10.2 The ordered goods remain the property of the Seller until full payment.

10.3 The Seller shall handle the Buyer‘s personal data in accordance with Regulation (EU) 2016/679 of the European Parliament and of the Council of 27. April 2016 on the protection of natural persons with regard to the processing of personal data and on the free movement of such data, and repealing Directive 95/46/EC; the Seller shall not process any personal data without the Buyer‘s consent, unless such is a personal data processing permitted by this Regulation and, where applicable, other legal regulations. Information on the processing of personal data by the Seller is contained in detail in the Seller‘s principles of personal data protection.

10.4 The Buyer agrees to the sending of commercial communications by the Seller to the Buyer‘s e-mail address specified in the order. This consent may be revoked by the Buyer at any time by notification to the Seller‘s e-mail address specified in Article 1.2 of these GTC.

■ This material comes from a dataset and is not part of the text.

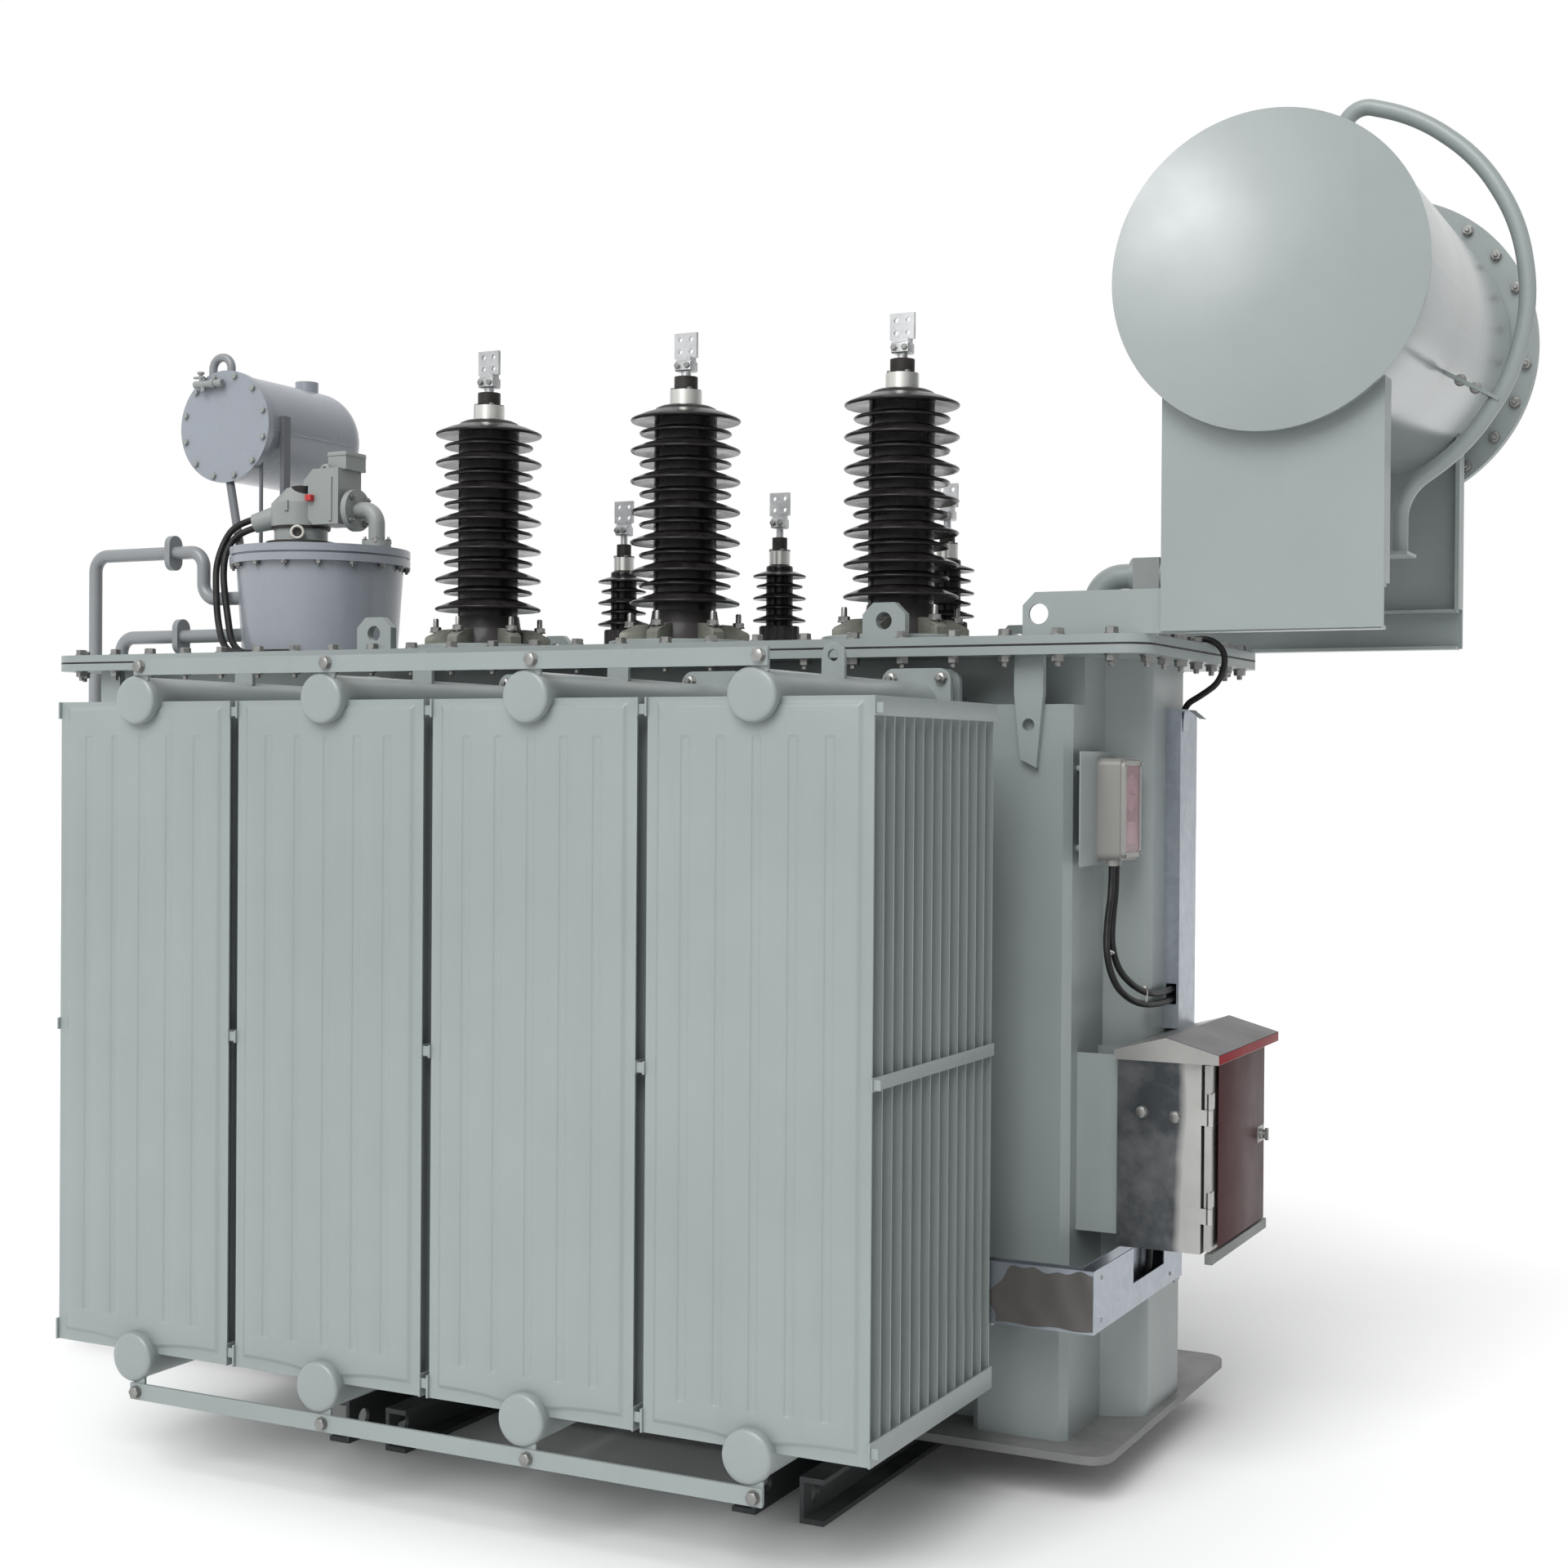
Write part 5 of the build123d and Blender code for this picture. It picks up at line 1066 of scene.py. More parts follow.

10.5 In the Purchase Contract, the rights and obligations of the contracting parties may be agreed upon differently from the General Terms and Conditions, whereby the deviating provisions in the Purchase Contract take precedence over the provisions of the General Terms and Conditions.

10.6 If any provision of the General Terms and Conditions or the Contract is or becomes invalid, apparent or ineffective, it shall be replaced by a provision whose meaning is as close as possible to the defective one. The invalidity, apparency, or ineffectiveness of one provision shall not affect the validity of the other provisions. Amendments and supplements to the Purchase Contract or the General Terms and Conditions shall have a written form.

10.7 A sample form for withdrawal from the Contract by the Consumer forms an attachment to the General Terms and Conditions.

10.8 These General Terms and Conditions shall take effect on 1. December 2022. The current version of the General Terms and Conditions is published on the Seller‘s E-shop.